Identical Strangers is right up my ally. I am an identical twin that was also adopted but I was adopted with my twin. Alot of how you were raised about adoption makes a huge difference. My parents always told us about our adoption and how we were chosen. I always loved being an identical twin. The two sisters that are reunited in Identical Strangers find it exciting to meet each other and share characteristics. Elyse seems more interested at times and wants to have that twin bond. They seem to like alot of the same things but what caught me was the thought process for these ladies. I know just what they mean when they finish each other sentences. My twin Nancy and I do that as well as act on things without any communication between us to do things. It is really odd. No one can understand what we are doing or not talking about but we do. I married the brother of an identical twin and Tom knew how the communication went between his own brothers and caught on quickly! I also have fraternal twins myself and even though they are 1000 miles apart its amazing how they post the same thing on facebook at the same time. Now is this nature? I personally loved the book and would love to get to read more stories about twins of all kinds. Would surely recommend this. I believe there are readers out there that are secretly WANTING to be a twin so they won't read about them.

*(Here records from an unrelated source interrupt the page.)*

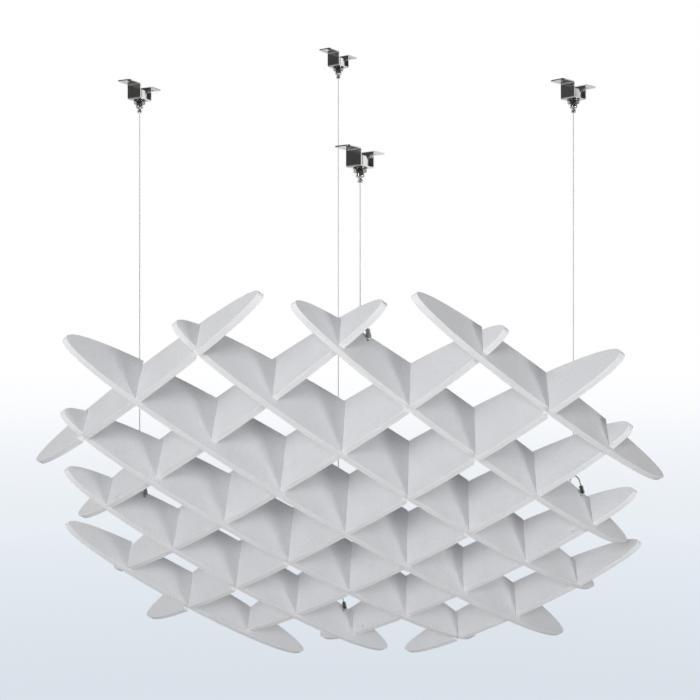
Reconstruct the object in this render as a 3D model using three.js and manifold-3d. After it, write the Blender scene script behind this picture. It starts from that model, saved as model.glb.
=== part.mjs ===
// Hanging lattice panel of interlocking felt fins on four wires.
// Units are millimetres, +Z is up. The panel is hung at a slope and faces -Y.
// Origin: the ceiling face of the near bracket's left flange.
//
// Two families of lens-shaped felt fins cross at right angles and slide into
// each other at half-lap slots. A screw link goes through a hole near the top
// edge of four of the fins, a wire runs plumb from each link up through a
// cable gripper, and the gripper's stud is nutted into a hat-shaped bracket.

import * as THREE from 'three';
import { mergeVertices } from 'three/addons/utils/BufferGeometryUtils.js';
import Module from 'manifold-3d';

const wasm = await Module();
wasm.setup();

// ---------------------------------------------------------------- sizes

const RUNNING_GAP = 0.3; // between pieces that rest on or pass through each other

// lattice
const FELT = 12; // felt board thickness
const PITCH = 160; // fin to fin, in both families
const SLOT_PLAY = 0.3; // each side of the crossing fin
const FINS_PER_FAMILY = 7;
const MIDDLE = (FINS_PER_FAMILY + 1) / 2;
// from the outermost fin to the middle one
const HALF_LENGTH = [315, 421, 530, 631];
const HALF_DEPTH = [38, 49.5, 60, 66];
// how far each fin sits above the lattice plane, and its rise per millimetre
const RISE = {
  a: [2, 2, 1.5, -1, -1, -3, 0],
  b: [-4, 13, 5, -1, -0.5, 4.5, 8.5],
};
const SLOPE = {
  a: [-0.001, -0.0315, 0.0025, -0.002, 0.008, -0.0275, -0.0365],
  b: [-0.004, -0.019, -0.001, 0, -0.0025, 0.007, -0.02],
};
const END_MARGIN = 20; // least felt left beyond a slot

// how the lattice hangs
const SPIN = 40.55; // degrees about its own normal
const TILT = 41.7; // degrees, front edge up
const LEAN = 4.45; // degrees, right side down

// hanging holes in the second fin from each edge
const HOLE_RADIUS = 3.2;
const HOLE_TO_EDGE = 9; // hole centre to the felt's edge
// hole centre to the crossing outside it
const HOLE_INSET = { near: 54, right: 33, far: 34.5, left: 70.5 };
const HOLE_INSET_SPARE = 40; // the unused holes of the other family

// screw link
const LINK_WIRE_RADIUS = 1.5;
const LINK_LEAN = 10; // degrees, towards plumb, that the bar tips in its hole
const LINK_HEIGHT = 39; // bar centre to crown centre
const LINK_CORNER = 2.5;
const LINK_ARCH = 13; // height of the crown's arch
const LINK_ARCH_POWER = 1.7; // 2 is an ellipse, less is more pointed
const LINK_FELT_REACH = 12; // how far up the link the felt's edge comes
const LINK_GAP_LOW = 6; // the open part of the front leg
const LINK_GAP = 5;
const SLEEVE_RADIUS = 4; // across corners
const SLEEVE_LENGTH = 14.5;
const SLEEVE_LOW = 2.6; // sleeve's lower end above the bar

// wire and its eye
const WIRE_RADIUS = 0.9;
const EYE_RADIUS = 3.2;
const STRAND_GAP = 2.4; // between the strand centres in the ferrule
const FERRULE_LENGTH = 11;
const FERRULE_RISE = 8; // ferrule's lower end above the link's crown
const FERRULE_WALL = 1.1;
const WIRE_TAIL = 2.7; // wire standing out of the stud

// link crown to the underside of the bracket's plate
const DROP = { near: 247, right: 699, far: 1138, left: 738 };

// gripper
const STUD_RADIUS = 5;
const STUD_BORE = 1.7;
const STUD_STAND_OUT = 2;
const BODY_RADIUS = 7.75;
const BODY_LENGTH = 8.3;
const BODY_BEVEL = 2.5;
const BODY_FLOOR = 1.5;
const FLOOR_BORE = 2.7;
const CONE_LOW = 3.4; // radii of the jaw's cone
const CONE_HIGH = 4.3;
const CONE_LENGTH = 8;
const CONE_HEADROOM = 4;
const JAW_BORE = 1.3;
const JAW_LENGTH = 5.4;
const PLUNGER_STEM = 2.35;
const PLUNGER_HEAD_LENGTH = 1;
const PLUNGER_TRAVEL = 1.5;
const KNOB_RADIUS = 4.6;
const KNOB_LENGTH = 6;
const KNOB_BEVEL = 1.2;

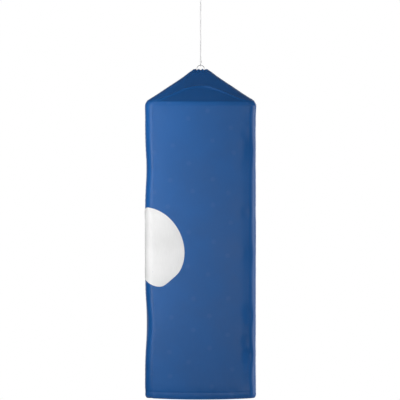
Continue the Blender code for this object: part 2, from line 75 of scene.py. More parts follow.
CLOTH = 0.0005  # thickness of the nylon
QUARTER = math.pi / 2
X_AXIS = Vector((1, 0, 0))
Y_AXIS = Vector((0, 1, 0))
Z_AXIS = Vector((0, 0, 1))
SIDES = ("front", "right", "back", "left")  # counter-clockwise, seen from above
CORNERS = ("front_right", "back_right", "back_left", "front_left")  # each at its side's far end

# Camera ----------------------------------------------------------------------------------------

VIEW_DISTANCE = 6.0
VIEW_LEVEL = HEM + 0.5548
VIEW_WIDTH = 1.149  # what the frame takes in, at the streamer's middle
VIEW_SHIFT = -0.0018


def camera():
    """A long lens, straight in front of the body and level with its upper half."""
    data = bpy.data.cameras.new("camera")
    data.sensor_width = 36
    data.lens = data.sensor_width * VIEW_DISTANCE / VIEW_WIDTH
    data.clip_end = 50
    made = bpy.data.objects.new("camera", data)
    made.location = (VIEW_SHIFT, -VIEW_DISTANCE, VIEW_LEVEL)
    made.rotation_euler = (QUARTER, 0, 0)
    bpy.context.scene.collection.objects.link(made)
    bpy.context.scene.camera = made


camera()

# Mesh helpers ----------------------------------------------------------------------------------


def ease(value, low, high):
    """0 below low, 1 above high, and a smooth step between."""
    t = min(1, max(0, (value - low) / (high - low)))
    return t * t * (3 - 2 * t)


def bell(value, spread):
    """1 at 0, falling off on both sides."""
    return math.exp(-((value / spread) ** 2))


def spaced(count, crowd=0.0):
    """Values from 0 to 1, closer together at both ends as crowd goes to 1."""
    steps = [i / count for i in range(count + 1)]
    return [t - crowd * math.sin(2 * math.pi * t) / (2 * math.pi) for t in steps]


def place(name, data, finish):
    """A new smooth-shaded object with its material."""
    made = bpy.data.objects.new(name, data)
    bpy.context.scene.collection.objects.link(made)
    data.materials.append(finish)
    data.shade_smooth()
    return made


def grid(name, rows, finish, loop=False):
    """A surface through rows of (point, (u, v)). loop joins each row's end to its start."""
    width = len(rows[0])
    points = [point for row in rows for point, _ in row]
    faces = []
    for i in range(len(rows) - 1):
        for j in range(width - 1):
            first = i * width + j
            faces.append((first, first + 1, first + width + 1, first + width))
    data = bpy.data.meshes.new(name)
    data.from_pydata(points, [], faces)
    flat = [uv for row in rows for _, uv in row]
    layer = data.uv_layers.new(name="flat")
    for corner in data.loops:
        layer.data[corner.index].uv = flat[corner.vertex_index]
    if loop:
        shape = bmesh.new()
        shape.from_mesh(data)
        bmesh.ops.remove_doubles(shape, verts=shape.verts, dist=1e-6)
        bmesh.ops.recalc_face_normals(shape, faces=shape.faces)
        shape.to_mesh(data)
        shape.free()
    return place(name, data, finish)


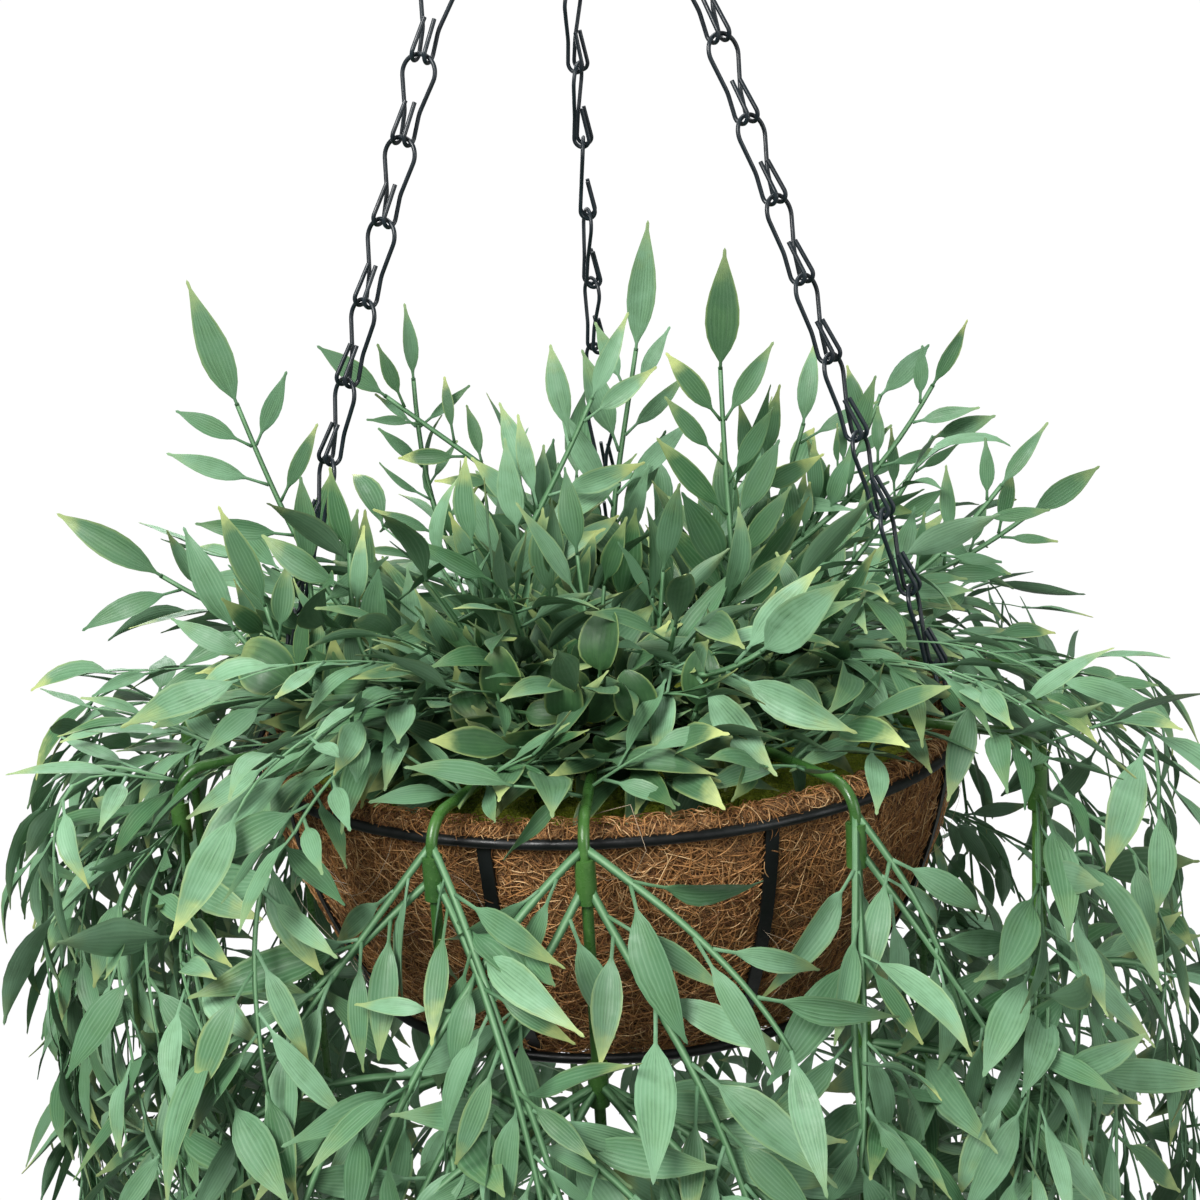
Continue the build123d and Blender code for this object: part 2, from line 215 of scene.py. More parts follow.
class Look:
    """A material under way: its shader, its nodes and its coordinates on the object."""

    def __init__(self, name):
        self.material = bpy.data.materials.new(name)
        self.material.use_nodes = True
        self.tree = self.material.node_tree
        self.tree.nodes.clear()
        self.shader = self.tree.nodes.new("ShaderNodeBsdfPrincipled")
        output = self.tree.nodes.new("ShaderNodeOutputMaterial")
        self.tree.links.new(self.shader.outputs["BSDF"], output.inputs["Surface"])
        self.place = add(self.tree, "ShaderNodeTexCoord", "Object")

    def noise(self, scale, detail=3.0, roughness=0.55, place=None, output="Fac"):
        return add(self.tree, "ShaderNodeTexNoise", output, Vector=place or self.place, Scale=scale,
                   Detail=detail, Roughness=roughness)

    def layer(self, name):
        """Values stored on the mesh."""
        return add(self.tree, "ShaderNodeAttribute", "Fac", attribute_name=name)

    def finish(self, colour, roughness, height, distance, strength=1.0, shine=0.5):
        """Give the shader its colour, roughness, bump and shine."""
        bump = add(self.tree, "ShaderNodeBump", "Normal", Height=height, Distance=distance, Strength=strength)
        parts = {"Base Color": colour, "Roughness": roughness, "Normal": bump, "Specular IOR Level": shine}
        for name, value in parts.items():
            plug(self.tree, value, self.shader.inputs[name])
        return self.material


def wire_look(name, deep, dark, painted_sheen, shine):
    """Black coating on steel wire, with a soft sheen and slight orange peel, and a painted sheen of lighter
    specks on the peel's peaks.
    """
    look = Look(name)
    grain = look.noise(900.0, 4.0)
    colour = mix(look.noise(60.0).spread(0.35, 0.7), deep, dark)
    # Painted sheen: lighter specks where the orange-peel bump is highest.
    colour = mix(grain.spread(0.62, 0.8, 0.0, 0.35), colour, painted_sheen)
    roughness = look.noise(220.0).spread(0.3, 0.75, 0.30, 0.52)
    return look.finish(colour, roughness, grain, 0.00012, 0.6, shine)


def stem_look():
    """Smooth moulded plastic over wire, a clear green."""
    look = Look("green_stem")
    grain = look.noise(700.0)
    colour = mix(look.noise(45.0).spread(0.3, 0.75), (0.028, 0.095, 0.018), (0.064, 0.170, 0.034))
    colour = mix(grain.spread(0.55, 0.8, 0.0, 0.4), colour, (0.15, 0.28, 0.09))
    roughness = look.noise(180.0).spread(0.3, 0.7, 0.22, 0.38)
    return look.finish(colour, roughness, grain, 0.00015, 0.5)


def leaf_look():
    """Matt soft plastic: parallel veins, yellowed tips and edges, paler backs."""
    look = Look("leaves")
    along, across, tint, yellow, deep, under, stem = [
        look.layer(name) for name in ("along", "across", "tint", "yellow", "deep", "under", "stem")]
    side = across.step("ABSOLUTE", across)
    cloud = look.noise(90.0)

    colour = mix(tint, (0.046, 0.146, 0.054), (0.205, 0.395, 0.232))
    # Darker green by the deep value: the leaves' own colour, and for the low and front sprigs partly painted
    # shade.
    colour = mix(deep, colour, (0.026, 0.080, 0.026))
    colour = mix(cloud.spread(0.35, 0.7, 0.0, 0.40), colour, (0.080, 0.190, 0.065))
    veins = (tint * 3.0 + 7.0) * pi
    ribs = across.step("SINE", across * veins)
    lines = ribs.spread(0.2, 1.0, 0.0, 0.12) * (1.0 - deep)
    colour = mix(lines, colour, (0.40, 0.58, 0.40))
    own = tint * 31.0 + yellow * 17.0
    long_way = add(look.tree, "ShaderNodeCombineXYZ", 0, X=across * 7.0, Y=along * 1.1, Z=own)
    streaks = look.noise(1.7, 4.0, 0.6, long_way)
    furrow = ribs.spread(-1.0, -0.72, 0.26, 0.0).above(streaks.spread(0.52, 0.66, 0.0, 0.50))
    furrow = furrow * cloud.spread(0.35, 0.65, 0.35, 1.0)
    colour = mix(furrow, colour, (0.022, 0.065, 0.028))

    blade = 1.0 - stem
    ragged = cloud * 0.5 + (along - 0.25)
    tip = ragged.spread(0.66, 0.98) * yellow
    rim = side.spread(0.74, 1.0, 0.0, 0.45) * yellow * ragged.spread(0.15, 0.75)
    colour = mix(tip.above(rim) * blade, colour, (0.48, 0.56, 0.20))
    edge = side.spread(0.86, 1.0, 0.0, 0.75) * deep * blade
    colour = mix(edge, colour, (0.24, 0.34, 0.11))

    back = mix(0.45, colour, (0.11, 0.17, 0.12))
    colour = mix(under * 0.8, colour, back)
    # Stems: a painted highlight along the raised rib, going over to painted shade towards the edges.
    painted_rib_highlight = side.spread(0.0, 0.45, 0.55, 0.0)
    colour = mix(stem, colour, mix(painted_rib_highlight, (0.095, 0.225, 0.100), (0.27, 0.46, 0.26)))

    roughness = look.noise(240.0).spread(0.3, 0.7, 0.42, 0.60)
    height = look.noise(1500.0, 2.0) * 0.30 + ribs * 0.10 - furrow * 0.5
    return look.finish(colour, roughness, height, 0.00016, 0.7, 0.38)


def coir_look():
    """Felted coconut fibre seen between the loose strands."""
    look = Look("coir")
    warp = look.noise(55.0, 3.0, 0.5, output="Color")
    shifted = look.tree.nodes.new("ShaderNodeVectorMath")
    shifted.operation = "MULTIPLY_ADD"
    for socket, value in zip(shifted.inputs, (warp, (0.02, 0.02, 0.02), look.place)):
        plug(look.tree, value, socket)
    strands = add(look.tree, "ShaderNodeTexVoronoi", "Distance", feature="DISTANCE_TO_EDGE",
                  Vector=Value(look.tree, shifted.outputs[0]), Scale=620.0)
    grain = look.noise(1100.0, 4.0)
    colour = mix(grain.spread(0.35, 0.65), (0.045, 0.017, 0.006), (0.31, 0.148, 0.048))
    colour = mix(strands.spread(0.0, 0.12, 0.75, 0.0), colour, (0.50, 0.29, 0.12))
    colour = mix(look.noise(28.0).spread(0.4, 0.75, 0.0, 0.4), colour, (0.12, 0.05, 0.018))
    roughness = grain.spread(0.2, 0.8, 0.80, 0.98)
    return look.finish(colour, roughness, grain - strands * 2.0, 0.0007)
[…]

Wow, what an amazing book. You may have just seen these authors on the Today Show a couple of Fridays ago, and their book is really worth reading.
The books starts out with both women finding out they have a twin from the adoption agency they were adopted from. It continues with each woman's perspective on how they felt when they found out, what changed in their lives and such. One of the authors was very upset to learn she had a sister and a twin, she was very content in her life and hoped that her twin did want her to be more than she could be to her.
The book also talks about the scientific study they were a part of (the reason for their separation), yet does not answer many questions as the notes to the research (never published) are currently at the Yale Library closed to researchers till 2066.
Any mother would like this book, also any adoptees or those looking to adopt. However, anyone can enjoy the book as it is a great story.